— start of Excerpted records —

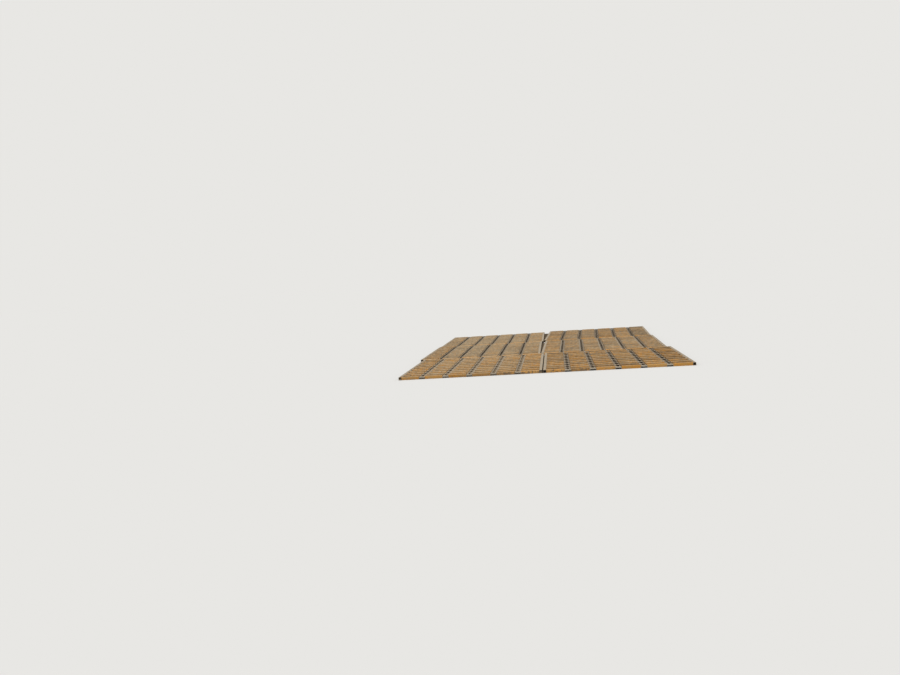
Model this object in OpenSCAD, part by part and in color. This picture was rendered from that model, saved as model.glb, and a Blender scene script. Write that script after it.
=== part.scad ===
// Portable cattle grid for a gravel road, laid flat on the road as six welded modules:
// two side by side and three along the road. Each module is a galvanised frame of side
// rails and slotted bearers, with six columns of short yellow ribs welded between them.
// +Y runs along the road and +Z up. The origin is the middle of the grid, on the road.

/* [Modules] */
// Width of one module, across the road
module_w = 3048; // [2600:4:3660]
// Length of one module, along the road
module_l = 3048; // [2600:4:3660]

/* [How the modules lie] */
// Gap between the left and right modules where they are closest
seam_gap = 22; // [6:1:60]
// Gap along the road from a module's farthest corner to the next module's nearest one
row_gap = 16; // [6:1:60]
// How far the middle row lies to the left of the near row
middle_step = 90; // [0:5:120]
// How far the far row lies to the left of the near row
far_step = 50; // [0:5:120]
// Degrees that the middle right module has slewed clockwise
middle_right_slew = 1.5; // [0:0.5:4]
// Degrees that the far right module has slewed clockwise
far_right_slew = 3; // [0:0.5:4]

/* [Ribs] */
// Ribs in each column
rib_count = 11; // [6:1:14]
// Height of a rib above the road
rib_h = 62; // [50:1:90]
// Width of a rib at its top
rib_top_w = 72; // [50:1:90]
// Width of a rib at its foot
rib_foot_w = 90; // [70:1:120]
// Sheet thickness of a rib
rib_t = 4; // [3:0.5:6]
// Inside radius of a rib's bends
rib_bend = 6; // [2:0.5:9]

/* [Bearers] */
// Width of a bearer
bearer_w = 126; // [110:1:150]
// Height of a bearer above the road
bearer_h = 50; // [36:1:54]
// Plate thickness of a bearer
bearer_t = 5; // [3:0.5:8]
// Inside radius of a bearer's bends
bearer_bend = 6; // [2:0.5:10]
// Width of the slots in a bearer's top
slot_w = 54; // [30:1:66]
// Metal left between one slot and the next
slot_bridge = 46; // [30:1:120]
// Depth of the lip that closes the top of a bearer's mouth at each end
lip_h = 24; // [10:1:30]

/* [Side rails] */
// Width of a side rail
rail_w = 60; // [50:1:80]
// Wall thickness of a side rail
rail_t = 4; // [3:0.5:6]
// Outside corner radius of a side rail
rail_corner = 8; // [4:0.5:12]

/* [Hidden] */

// Rows of modules from the near end, and the sides of the seam
ROWS = ["near", "middle", "far"];
SIDES = ["left", "right"];

// How far each row lies to the left, and how far its left and right modules have slewed
STEPS = [0, middle_step, far_step];
SLEWS = [[0, 0], [0, middle_right_slew], [0, far_right_slew]];

// Columns of ribs in a module, counted from the seam outwards
columns = 6;
bearer_count = columns - 1;

// The ribs fill what the rails and bearers leave of the width
rib_l = (module_w - 2 * rail_w - bearer_count * bearer_w) / columns;
column_pitch = rib_l + bearer_w;
rail_h = rib_h;

// The end ribs stand flush with the module's ends, and the rest divide the length
rib_pitch = (module_l - rib_foot_w) / (rib_count - 1);
slot_l = rib_pitch - slot_bridge;

// Overrun of a cutter past the face it cuts
cut = 1;
$fn = 48;

// Outline of one face of a pressed channel that stands on its edges: a flat top at height
// top, walls that lean in by lean degrees down to height foot, and bends of radius r
module channel_outline(half_top, top, foot, lean, r) {
    tangent = r * tan((90 - lean) / 2);
    half_foot = half_top + (top - foot) * tan(lean);
    wall_x = half_top + tangent * sin(lean);
    wall_y = top - tangent * cos(lean);
    polygon([
        [-half_foot, foot], [-wall_x, wall_y], [tangent - half_top, top],
        [half_top - tangent, top], [wall_x, wall_y], [half_foot, foot]
    ]);
    for (side = [-1, 1]) translate([side * (half_top - tangent), top - r]) circle(r);
}

// Section of a channel pressed from sheet of thickness t, open underneath, with an
// inside bend radius
module channel_section(top_w, foot_w, h, t, inside) {
    lean = atan((foot_w - top_w) / 2 / h);
    inner_half_top = top_w / 2 + t * tan(lean) - t / cos(lean);
    difference() {
        channel_outline(top_w / 2, h, 0, lean, inside + t);
        channel_outline(inner_half_top, h - t, -cut, lean, inside);
    }
}

// Square tube with round corners
module tube_section(w, h, t, corner) {
    difference() {
        round_rect(w, h, corner);
        translate([t, t]) round_rect(w - 2 * t, h - 2 * t, corner - t);
    }
}

module round_rect(w, h, r) {
    translate([r, 0]) square([w - 2 * r, h]);
    translate([0, r]) square([w, h - 2 * r]);
    for (x = [r, w - r], y = [r, h - r]) translate([x, y]) circle(r);
}

// Stands a section up in XZ and runs it along Y, centred on Y = 0
module along_y(length) {
    translate([0, length / 2, 0]) rotate([90, 0, 0]) linear_extrude(length) children();
}

// Stands a section up in YZ and runs it along +X
module along_x(length) {
    rotate([90, 0, 90]) linear_extrude(length) children();
}

// Slot with round ends, cut through a bearer's top
module bearer_slot() {
    reach = (slot_l - slot_w) / 2;
    translate([0, 0, bearer_h - bearer_t - cut]) linear_extrude(bearer_t + 2 * cut) {
        square([slot_w, 2 * reach], center = true);
        for (end = [-1, 1]) translate([0, end * reach]) circle(slot_w / 2);
    }
}

// Lip that closes the top of a bearer's mouth and reaches halfway into its plate
module lip_section() {
    into = bearer_t / 2;
    intersection() {
        channel_outline(bearer_w / 2 - into, bearer_h - into, 0, 0, bearer_bend + into);
        translate([-bearer_w / 2, bearer_h - lip_h]) square([bearer_w, lip_h]);
    }
}

// One bearer along Y, with a slot beside each gap between ribs and a lip at each end
module bearer() {
    difference() {
        along_y(module_l)
            channel_section(bearer_w, bearer_w, bearer_h, bearer_t, bearer_bend);
        for (i = [0:rib_count - 2])
            translate([0, (i + 0.5 - (rib_count - 1) / 2) * rib_pitch, 0]) bearer_slot();
    }
    for (end = [-1, 1])
        translate([0, end * (module_l - bearer_t) / 2, 0]) along_y(bearer_t) lip_section();
}

module side_rail() {
    along_y(module_l) tube_section(rail_w, rail_h, rail_t, rail_corner);
}

// Frame of a module that reaches from X = 0, at the seam, to X = module_w
module frame() {
    color([0.62, 0.6, 0.55]) {
        side_rail();
        translate([module_w - rail_w, 0, 0]) side_rail();
        for (i = [1:bearer_count])
            translate([rail_w + i * column_pitch - bearer_w / 2, 0, 0]) bearer();
    }
}

// One column of ribs, the first being next to the seam
module ribs(column) {
    color([0.85, 0.58, 0.16])
        for (i = [0:rib_count - 1])
            translate([
                rail_w + (column - 1) * column_pitch,
                (i - (rib_count - 1) / 2) * rib_pitch,
                0
            ])
                along_x(rib_l) channel_section(rib_top_w, rib_foot_w, rib_h, rib_t, rib_bend);
}

// Half of the room that a slewed module takes up, across and along the road
function half_room(slew) = [
    module_w * cos(slew) + module_l * sin(slew),
    module_l * cos(slew) + module_w * sin(slew)
] / 2;

// Middle of a module, where X = 0 is the near row's seam and Y = 0 the near edge
function middle_x(r, s) = (2 * s - 1) * (seam_gap / 2 + half_room(SLEWS[r][s])[0]) - STEPS[r];
function middle_y(r, s) =
    half_room(SLEWS[r][s])[1]
    + (r == 0 ? 0 : middle_y(r - 1, s) + half_room(SLEWS[r - 1][s])[1] + row_gap);

// Middle of the room that the whole grid takes up
rooms = [
    for (r = [0:2], s = [0:1])
        let (c = [middle_x(r, s), middle_y(r, s)], h = half_room(SLEWS[r][s]))
        [c - h, c + h]
];
grid_middle = [
    for (axis = [0:1])
        (min([for (room = rooms) room[0][axis]]) + max([for (room = rooms) room[1][axis]])) / 2
];

// Puts a module's piece in its place. The left modules are turned end for end, so that
// columns are counted from the seam in every module.
module in_place(r, s) {
    translate([middle_x(r, s) - grid_middle[0], middle_y(r, s) - grid_middle[1], 0])
        rotate(180 * (1 - s) - SLEWS[r][s])
            translate([-module_w / 2, 0, 0]) children();
}

for (r = [0:2], s = [0:1]) {
    name = str(ROWS[r], "_", SIDES[s]);
    in_place(r, s) frame();
    for (column = [1:columns])
        in_place(r, s) ribs(column);
}
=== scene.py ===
"""Finishes a portable cattle grid of six modules: worn yellow paint on the ribs, dull zinc on the
frames, weld beads at the rib ends, dried mud on, in and between the frames, and a plain studio."""

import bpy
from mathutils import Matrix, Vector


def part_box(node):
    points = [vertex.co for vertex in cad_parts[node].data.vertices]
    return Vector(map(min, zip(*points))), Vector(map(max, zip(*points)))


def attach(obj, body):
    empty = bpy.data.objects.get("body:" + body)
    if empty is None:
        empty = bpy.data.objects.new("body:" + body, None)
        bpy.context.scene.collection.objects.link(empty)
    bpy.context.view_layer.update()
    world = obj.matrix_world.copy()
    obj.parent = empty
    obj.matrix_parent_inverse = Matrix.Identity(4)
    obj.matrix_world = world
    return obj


bl_info = {
    "name": "Cattle grid finishes",
    "version": (1, 0, 0),
    "blender": (4, 5, 0),
    "location": "3D View > Sidebar > Cattle grid",
    "description": "Paints, welds and muddies a cattle grid and lights it in a plain studio",
    "category": "Object",
}

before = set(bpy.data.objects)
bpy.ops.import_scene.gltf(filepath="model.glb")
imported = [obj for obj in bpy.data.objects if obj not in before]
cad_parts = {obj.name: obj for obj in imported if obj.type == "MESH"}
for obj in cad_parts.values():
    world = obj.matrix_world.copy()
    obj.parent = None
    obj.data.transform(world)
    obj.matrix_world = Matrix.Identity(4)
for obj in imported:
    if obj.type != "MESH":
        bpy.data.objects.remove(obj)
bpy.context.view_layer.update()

import math
from collections import namedtuple

import bpy
import numpy as np
from bpy.props import FloatProperty, FloatVectorProperty, IntProperty, PointerProperty
from mathutils import Matrix, Vector, noise

# How the grid is made up: rows from the near end, and columns of ribs counted from the seam
ROWS = ("near", "middle", "far")
SIDES = ("left", "right")
COLUMNS = 6
RIBS_A_COLUMN = 11

# Sizes in metres that the boxes of the nodes don't give, as in the part's source
RIB_TOP, RIB_FOOT = 0.072, 0.090
BEARER_TOP, BEARER_PLATE, BEARER_CORNER = 0.050, 0.005, 0.011
RAIL_WALL, RAIL_CORNER = 0.004, 0.008
SLOT_WIDTH, SLOT_BRIDGE = 0.054, 0.046

# The module whose boxes give the rest of the sizes, because it lies square to the axes
SQUARE_MODULE = "near_right"


def box_size(node):
    low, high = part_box(node)
    return high - low


def box_middle(node):
    low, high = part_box(node)
    return (low + high) / 2


RIB_LENGTH, MODULE_LENGTH, RIB_HEIGHT = box_size(f"{SQUARE_MODULE}_ribs_1")
MODULE_WIDTH = box_size(f"{SQUARE_MODULE}_frame").x
COLUMN_PITCH = (box_middle(f"{SQUARE_MODULE}_ribs_2") - box_middle(f"{SQUARE_MODULE}_ribs_1")).x
BEARER_WIDTH = COLUMN_PITCH - RIB_LENGTH
RAIL_WIDTH = (MODULE_WIDTH - COLUMNS * COLUMN_PITCH + BEARER_WIDTH) / 2
RIB_PITCH = (MODULE_LENGTH - RIB_FOOT) / (RIBS_A_COLUMN - 1)
RIB_LEAN = math.atan((RIB_FOOT - RIB_TOP) / 2 / RIB_HEIGHT)

# How dusty the columns are, as shares of dust on the ribs' faces. Dust is thickest in a drift along the
# left modules, and the rest are the rows and columns that stand out from that.
LEAST_DUST, DRIFT_DUST, DRIFT_X, DRIFT_WIDTH = 0.38, 0.2, -1.9, 1.4
ROW_DUST = {"near": 0.0, "middle": 0.28, "far": 0.26}
COLUMN_DUST = {
    ("near_left", 6): -0.08, ("near_right", 5): -0.12, ("near_right", 6): -0.1,
    ("middle_left", 3): -0.12, ("middle_left", 6): -0.24,
    ("middle_right", 1): -0.12, ("middle_right", 6): -0.14,
    ("far_right", 1): -0.14, ("far_right", 4): -0.22, ("far_right", 5): -0.18, ("far_right", 6): 0.1,
}

# How much dark grime lies on the ribs: more away from the drift of dust and on the outermost columns,
# and how much darker some modules are made with the same colour
LEAST_GRIME, AWAY_GRIME, OUTER_GRIME = -0.12, 0.1, 0.09
DARKER_MODULES = {"near_right": 0.15, "middle_right": 0.04, "far_right": 0.15}

# How much the ribs of one column differ in dust and grime, and how patchy each is on a rib
DUST_LUCK, GRIME_LUCK, DUST_PATCHY, GRIME_PATCHY = 0.28, 0.3, 2.2, 1.0

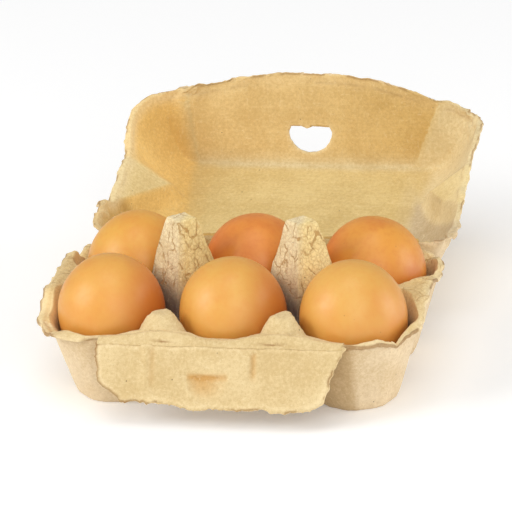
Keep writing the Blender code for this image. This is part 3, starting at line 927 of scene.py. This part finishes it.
def build_flap(material):
    tt, hh = spread_out(np.linspace(-1, 1, FLAP_COLUMNS), np.linspace(0, 1, FLAP_ROWS))
    x = tt * flap_half_width(hh, np.where(tt < 0, -1, 1))
    height = FLAP_ROOT + (flap_length(x) - FLAP_ROOT) * hh
    sag = 0.5 * MM * np.sin(x / (17 * MM)) * hh
    flat = np.column_stack([x, np.zeros_like(x), height])
    lumps = 0.3 * MM * fractal(flat, 11 * MM, 85) * ease_mm(height, 2, 8)
    front = np.column_stack([x, sag, height])
    back = front.copy()
    front[:, 1] += lumps + 0.7 * MM * flap_rib(x, height) - 0.8 * MM * flap_slot(x, height)
    front[:, 1] -= DISH_DEPTH * mix(0.6, 1.0, ease_mm(height, 14, 22)) * lug_dish(x, height)
    back[:, 1] -= 3.2 * MM * lug_back(x, height)
    thick = mix(1.0 * MM, FLAP_THICK, ease_mm(height, 0.9, 4))
    front[:, 1] += thick / 2
    back[:, 1] -= thick / 2
    faces = grid_faces(FLAP_ROWS, FLAP_COLUMNS)
    loops = boundary_loops(faces)
    front, back = fray(front, back, loops, 1.1 * MM, 3.6 * MM, seed=71)
    points, shell = closed_sheet(back, front, faces, loops, 0.4 * MM)
    points = roughened(points, shell, 81)
    rim = rim_distance(points, front, loops)
    x, height = points[:, 0].copy(), points[:, 2].copy()
    facing = points[:, 1] > -0.4 * MM - DISH_DEPTH * lug_dish(x, height)
    points = turned(points, 180 - FLAP_HANG) + FLAP_HINGE
    tint = np.tile(FLAP_STRAW, (len(points), 1))
    # Painted shade in the lug's recess, the slot and beside the rib, on the flap's front face.
    tint = paint(tint, LUG_SHADE_BROWN, facing * flap_painted_shade(x, height))
    tint = paint(tint, RIM_PALE, 0.4 * bell_mm(rim, 1.2, 0.8))
    torn_side = ease_mm(-x, 34, 40) * bell_mm(rim, 0.0, 0.7)
    tint = paint(tint, TORN_BROWN, 0.7 * torn_side)
    tint = torn_edge(tint, points, rim, 86)
    new_piece("flap_plate", points, shell, material, "locking_flap", "flap", tint)


# ---------------- creases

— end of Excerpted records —

Requirements: Above are the lines; repeat exactly the ones from the line containing "points = [vertex.co" down to the line containing "return (low + high) / 2", both inclusive.

Answer to the task:
    points = [vertex.co for vertex in cad_parts[node].data.vertices]
    return Vector(map(min, zip(*points))), Vector(map(max, zip(*points)))


def attach(obj, body):
    empty = bpy.data.objects.get("body:" + body)
    if empty is None:
        empty = bpy.data.objects.new("body:" + body, None)
        bpy.context.scene.collection.objects.link(empty)
    bpy.context.view_layer.update()
    world = obj.matrix_world.copy()
    obj.parent = empty
    obj.matrix_parent_inverse = Matrix.Identity(4)
    obj.matrix_world = world
    return obj


bl_info = {
    "name": "Cattle grid finishes",
    "version": (1, 0, 0),
    "blender": (4, 5, 0),
    "location": "3D View > Sidebar > Cattle grid",
    "description": "Paints, welds and muddies a cattle grid and lights it in a plain studio",
    "category": "Object",
}

before = set(bpy.data.objects)
bpy.ops.import_scene.gltf(filepath="model.glb")
imported = [obj for obj in bpy.data.objects if obj not in before]
cad_parts = {obj.name: obj for obj in imported if obj.type == "MESH"}
for obj in cad_parts.values():
    world = obj.matrix_world.copy()
    obj.parent = None
    obj.data.transform(world)
    obj.matrix_world = Matrix.Identity(4)
for obj in imported:
    if obj.type != "MESH":
        bpy.data.objects.remove(obj)
bpy.context.view_layer.update()

import math
from collections import namedtuple

import bpy
import numpy as np
from bpy.props import FloatProperty, FloatVectorProperty, IntProperty, PointerProperty
from mathutils import Matrix, Vector, noise

# How the grid is made up: rows from the near end, and columns of ribs counted from the seam
ROWS = ("near", "middle", "far")
SIDES = ("left", "right")
COLUMNS = 6
RIBS_A_COLUMN = 11

# Sizes in metres that the boxes of the nodes don't give, as in the part's source
RIB_TOP, RIB_FOOT = 0.072, 0.090
BEARER_TOP, BEARER_PLATE, BEARER_CORNER = 0.050, 0.005, 0.011
RAIL_WALL, RAIL_CORNER = 0.004, 0.008
SLOT_WIDTH, SLOT_BRIDGE = 0.054, 0.046

# The module whose boxes give the rest of the sizes, because it lies square to the axes
SQUARE_MODULE = "near_right"


def box_size(node):
    low, high = part_box(node)
    return high - low


def box_middle(node):
    low, high = part_box(node)
    return (low + high) / 2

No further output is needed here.